El reloj de pared dio la hora musicalmente. Después de la presencia cálida y masculina de Richard, la habitación parecía vacía. Apagó las luces con presteza y subió al piso superior.
Sonó el teléfono cuando se iba a meter en la cama. Es probable que Molly haya intentado hablar conmigo, pensó, mientras levantaba el receptor. Pero fue la voz de un hombre la que respondió cuando dijo:
—Diga.
—¿Mrs. DeMaio?
—Sí, dígame.
—Le habla el doctor Highley. Espero que no sea muy tarde para llamarla, pero he intentado hacerlo varias veces esta noche. Lo cierto es que ayer sufrió usted un accidente, y el hecho de que haya pasado la noche en nuestro hospital me ha llamado la atención. ¿Cómo se encuentra?
—Bastante bien, doctor.

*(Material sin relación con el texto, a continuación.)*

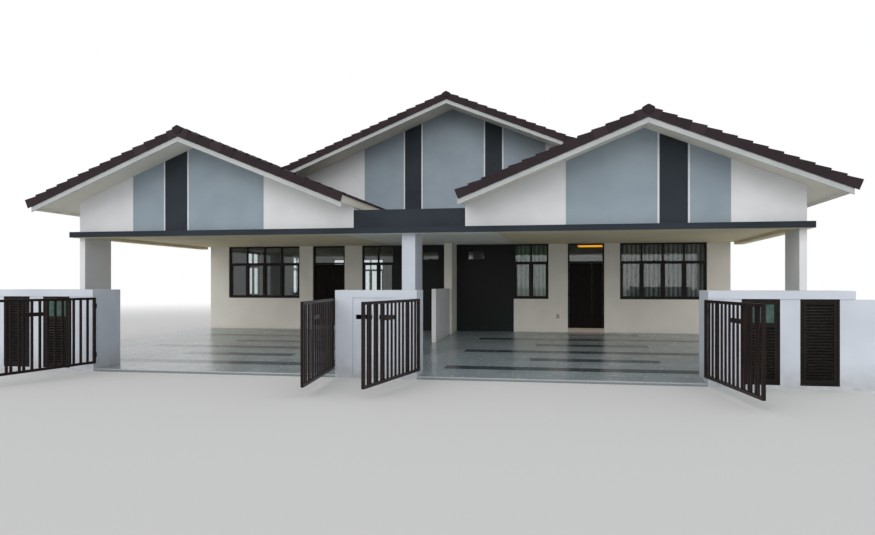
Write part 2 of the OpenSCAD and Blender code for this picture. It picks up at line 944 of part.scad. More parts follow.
// One blade, let into the stiles and tilted to shed rain to the street
module louvre_blade() {
    blade_len = louvre_leaf_w - 2 * louvre_stile + 2 * blade_tenon;
    translate([louvre_stile - blade_tenon, louvre_t / 2, 0]) rotate([blade_tilt, 0, 0])
        translate([0, -blade_w / 2, -blade_t / 2]) cube([blade_len, blade_w, blade_t]);
}

module at_louvre(k) {
    jamb_x = louvre_x + k * louvre_step + louvre_w - store_frame_w;
    translate([jamb_x - axis_clear, -fence_y - hinge_out, 0]) mirror([1, 0, 0]) children();
}

module louvre_door_right_near() { color(bronze) at_louvre(0) louvre_leaf(); }
module louvre_door_right_far() { color(bronze) at_louvre(1) louvre_leaf(); }
module louvre_door_left_near() { mirror([1, 0, 0]) louvre_door_right_near(); }
module louvre_door_left_far() { mirror([1, 0, 0]) louvre_door_right_far(); }

module door_hinges() {
    color("#55504c") both_homes() {
        for (z = leaf_hinges_z) {
            at_main_door() hinge_fixed(z);
            at_side_leaf() hinge_fixed(z);
        }
        for (k = [0, 1], z = louvre_hinges_z) at_louvre(k) hinge_fixed(z);
    }
}

// Gates. Local frame: hinge axis at the origin, the leaf along +X when closed.

gate_len = gateway_w / 2 - gate_gap / 2 - gate_set;
gate_axis_y = -fence_y + gate_t / 2;
barrel_r = 14;
barrel_h = 50;
gate_pin_r = 8;
lug_t = 12;
lug_h = 40;
plate_at = 0.6;
plate_t = 3;
bar_tenon = 1;
gate_hinges_z = [gate_z + hinge_in, gate_z + gate_h - hinge_in];

// Gaps between the bars, from the hinge stile to the free stile: 1 where a pair stands close
closeness = [0, 0, 0, 1, 0, 0, 0, 0, 0, 0, 1, 0, 1, 0, 1, 0];
bars = len(closeness) - 1;
pairs = sum_of(closeness, bars);
bar_room = gate_len - stile_set - 2 * gate_t;
wide_gap = (bar_room - bars * bar_w - pairs * pair_gap) / (bars + 1 - pairs);

function sum_of(list, last) = last < 0 ? 0 : list[last] + sum_of(list, last - 1);
function bar_x(k) =
    stile_set + gate_t + k * bar_w + sum_of(closeness, k) * pair_gap
    + (k + 1 - sum_of(closeness, k)) * wide_gap;

// Tube frame with upright bars, singly and in pairs, and a bolt plate across them
module gate_leaf() {
    half = gate_t / 2;
    translate([0, 0, gate_z]) {
        for (x = [stile_set, gate_len - gate_t])
            translate([x, -half, 0]) cube([gate_t, gate_t, gate_h]);
        for (z = [0, gate_h - gate_t])
            translate([stile_set, -half, z]) cube([gate_len - stile_set, gate_t, gate_t]);
        for (k = [0 : bars - 1])
            translate([bar_x(k), -bar_t / 2, gate_t - bar_tenon])
                cube([bar_w, bar_t, gate_h - 2 * (gate_t - bar_tenon)]);
        translate([plate_at * gate_len - plate_len / 2, -bar_t / 2 - plate_t,
                gate_h - plate_drop - plate_h / 2])
            cube([plate_len, bar_t + 2 * plate_t, plate_h]);
    }
    for (z = gate_hinges_z) translate([0, 0, z + pin_clear]) difference() {
        union() {
            cylinder(r = barrel_r, h = barrel_h);
            translate([0, -lug_t / 2, (barrel_h - lug_h) / 2])
                cube([stile_set + bar_tenon, lug_t, lug_h]);
        }
        translate([0, 0, -through])
            cylinder(r = gate_pin_r + pin_clear, h = barrel_h + 2 * through);
    }
}

// Lower half of each gate hinge: a barrel on a lug from the jamb, with its pin standing up
module gate_hinge() {
    pin_short = 6;
    for (z = gate_hinges_z) translate([0, 0, z]) {
        translate([0, 0, -barrel_h]) cylinder(r = barrel_r, h = barrel_h);
        translate([0, 0, -barrel_h]) cylinder(r = gate_pin_r, h = 2 * barrel_h - pin_short);
        translate([-gate_set, -lug_t / 2, -(barrel_h + lug_h) / 2])
            cube([gate_set, lug_t, lug_h]);
    }
}

module at_pier() { translate([pier_half + gate_set, gate_axis_y, 0]) children(); }
module at_store() {
    translate([store_x - gate_set, gate_axis_y, 0]) mirror([1, 0, 0]) children();
}

module gate_hinges() {
    color(gate_paint) both_homes() {
        at_pier() gate_hinge();
        at_store() gate_hinge();
    }
}

module gate_right_inner() {
    color(gate_paint) at_pier() rotate([0, 0, -gate_open]) gate_leaf();
}
module gate_right_outer() {
    color(gate_paint) at_store() rotate([0, 0, -gate_open]) gate_leaf();
}
module gate_left_inner() { mirror([1, 0, 0]) gate_right_inner(); }
module gate_left_outer() { mirror([1, 0, 0]) gate_right_outer(); }

house_floor();
porch_floor();
door_sills();
front_outer_walls();
front_inner_walls();
feature_walls();
party_wall();
low_party_wall();
side_walls();
rear_wall();
main_gable_wall();
grey_panels();
dark_panels();
ledge_band();
porch_ceiling();
house_ceiling();
centre_column();
outer_columns();
porch_gable_walls();
porch_side_walls();
centre_parapet();
main_roof();
porch_roofs();
ridge_caps();
barge_boards();
eaves_boards();
main_soffits();
porch_soffits();
window_frames();
window_glass();
entrance_frames();
centre_pier();
store_walls();
store_caps();
boundary_end_walls();
store_frames();
gate_hinges();
door_hinges();
entrance_door_left();
entrance_door_right();
side_leaf_left();
side_leaf_right();
gate_left_outer();
gate_left_inner();
gate_right_inner();
gate_right_outer();
louvre_door_left_near();
louvre_door_left_far();
louvre_door_right_near();
louvre_door_right_far();
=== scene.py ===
import bpy
import bmesh
import math
from mathutils import Matrix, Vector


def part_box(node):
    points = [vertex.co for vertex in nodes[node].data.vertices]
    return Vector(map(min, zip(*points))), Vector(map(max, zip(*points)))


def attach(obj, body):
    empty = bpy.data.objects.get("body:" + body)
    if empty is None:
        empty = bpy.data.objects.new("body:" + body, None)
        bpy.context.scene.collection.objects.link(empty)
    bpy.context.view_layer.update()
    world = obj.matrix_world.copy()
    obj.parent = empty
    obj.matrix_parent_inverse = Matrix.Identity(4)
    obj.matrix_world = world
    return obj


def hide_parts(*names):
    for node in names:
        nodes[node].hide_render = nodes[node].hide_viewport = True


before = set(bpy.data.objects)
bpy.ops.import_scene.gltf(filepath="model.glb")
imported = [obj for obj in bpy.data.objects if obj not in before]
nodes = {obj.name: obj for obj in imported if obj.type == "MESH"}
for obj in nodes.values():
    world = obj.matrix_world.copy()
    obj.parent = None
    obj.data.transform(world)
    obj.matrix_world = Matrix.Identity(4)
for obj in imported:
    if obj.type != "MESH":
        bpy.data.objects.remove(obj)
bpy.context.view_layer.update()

# Camera, floor and light
# A level camera at eye height across the street, turned a little to the left.
# Soft light from the sky, from high on the left and, low and faint, from beside the camera, over
# a pale floor that fades into white.
camera_turn = math.radians(10.74)
floor_radius = 260
fade_from, fade_to = 22.0, 60.0  # metres from the middle, where the floor turns white


def add_object(name, data, finish=None):
    item = bpy.data.objects.new(name, data)
    bpy.context.scene.collection.objects.link(item)
    if finish:
        data.materials.append(finish)
    return item


camera = add_object("camera", bpy.data.cameras.new("camera"))
bpy.context.scene.camera = camera
camera.location = (3.825, -16.5, 1.86)
camera.rotation_euler = (math.radians(90), 0, camera_turn)
camera.data.lens = 29.5
camera.data.sensor_width = 36
camera.data.shift_y = 0.0186
camera.data.clip_end = 600
bpy.context.scene.view_settings.view_transform = "Standard"


def linear(code):
    """An sRGB hex value as linear red, green, blue and alpha"""
    levels = [int(code[k:k + 2], 16) / 255 for k in (1, 3, 5)]
    return (*[v / 12.92 if v <= 0.04045 else ((v + 0.055) / 1.055) ** 2.4 for v in levels], 1.0)


def fill(node, inputs):
    """Fills inputs with values, sRGB hex colours, sockets or the first output of other nodes"""
    for name, value in inputs.items():
        if isinstance(value, bpy.types.Node):
            value = value.outputs[0]
        if isinstance(value, bpy.types.NodeSocket):
            node.id_data.links.new(value, node.inputs[name])
        else:
            is_colour = isinstance(value, str) and value.startswith("#")
            node.inputs[name].default_value = linear(value) if is_colour else value


def add(tree, kind, inputs={}, stops=(), **settings):
    """Adds a node with its settings, its inputs and, on a ramp, (position, sRGB hex) stops"""
    node = tree.nodes.new(kind if "Node" in kind else tree.bl_idname.removesuffix("Tree") + kind)
    for name, value in settings.items():
        setattr(node, name, value)
    fill(node, inputs)
    if stops:
        while len(node.color_ramp.elements) < len(stops):
            node.color_ramp.elements.new(0.5)
        for stop, (position, code) in zip(node.color_ramp.elements, stops):
            stop.position = position
            stop.color = linear(code)
    return node


def background_rays(tree):
    """1 for the rays that show the background: from the camera, in a reflection or through glass"""
    path = add(tree, "LightPath").outputs
    seen = add(tree, "Math", {0: path["Is Camera Ray"], 1: path["Is Glossy Ray"]}, operation="MAXIMUM")
    return add(tree, "Math", {0: seen, 1: path["Is Transmission Ray"]}, operation="MAXIMUM")


def empty_tree(owner):
    owner.use_nodes = True
    owner.node_tree.nodes.clear()
    return owner.node_tree


world = bpy.data.worlds.new("soft_sky")
bpy.context.scene.world = world
sky = empty_tree(world)
sky_light = add(sky, "Background", {"Color": "#f4f6f9", "Strength": 0.70})
sky_white = add(sky, "Background", {"Color": "#ffffff"})
sky_seen = add(sky, "MixShader", {0: background_rays(sky), 1: sky_light, 2: sky_white})
add(sky, "OutputWorld", {"Surface": sky_seen})

for name, energy, spread, colour, tilt, turn in (
        ("soft_sun", 0.95, 50, (1.0, 0.98, 0.95), 62, math.radians(-20)),
        ("soft_fill", 0.7, 40, (1.0, 1.0, 1.0), 83, camera_turn)):
    lamp = add_object(name, bpy.data.lights.new(name, "SUN"))
    lamp.data.energy = energy
    lamp.data.angle = math.radians(spread)
    lamp.data.color = colour
    lamp.rotation_euler = (math.radians(tilt), 0, turn)
    lamp.visible_glossy = False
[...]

Es muy amable por su parte el haber llamado.
—¿Cómo está su trastorno hemorrágico? Según el historial clínico que tenemos, ayer le hicieron una transfusión.
—Supongo que sigue más o menos igual. Creí que ya había acabado con el período, pero ayer empezó de nuevo. En realidad, estoy convencida de que me mareé cuando perdí el control del coche.
—Bien, como usted sabe, debería haberse ocupado de esta situación por lo menos hace un año. Pero, no importa. Dentro de una semana, todo habrá pasado. Lo que sí quiero es que le hagan otra transfusión para aumentar sus defensas antes de la operación. Y también quiero que tome unas medicinas. ¿Podría ir al hospital mañana por la tarde?
—Sí. En realidad, de todas formas, había una oportunidad de que fuese mañana. ¿Se ha enterado usted de lo de Mrs. Lewis?
—Sí, es una situación terrible y triste. Bien, entonces la veré mañana. Venga antes de las doce y decidiremos la hora.
—De acuerdo. Y muchas gracias, doctor.
Katie colgó. Al ir a apagar la luz, meditó ante el hecho de que, en realidad, el doctor Highley no le había llamado la atención en su primera visita. ¿Se debería a aquella actitud reservada y hasta distante de él? Katie creyó que aquello era una señal muy clara de cómo uno se equivoca al juzgar a las personas. Había sido muy amable por parte del médico intentar ponerse en comunicación con ella, aquella noche.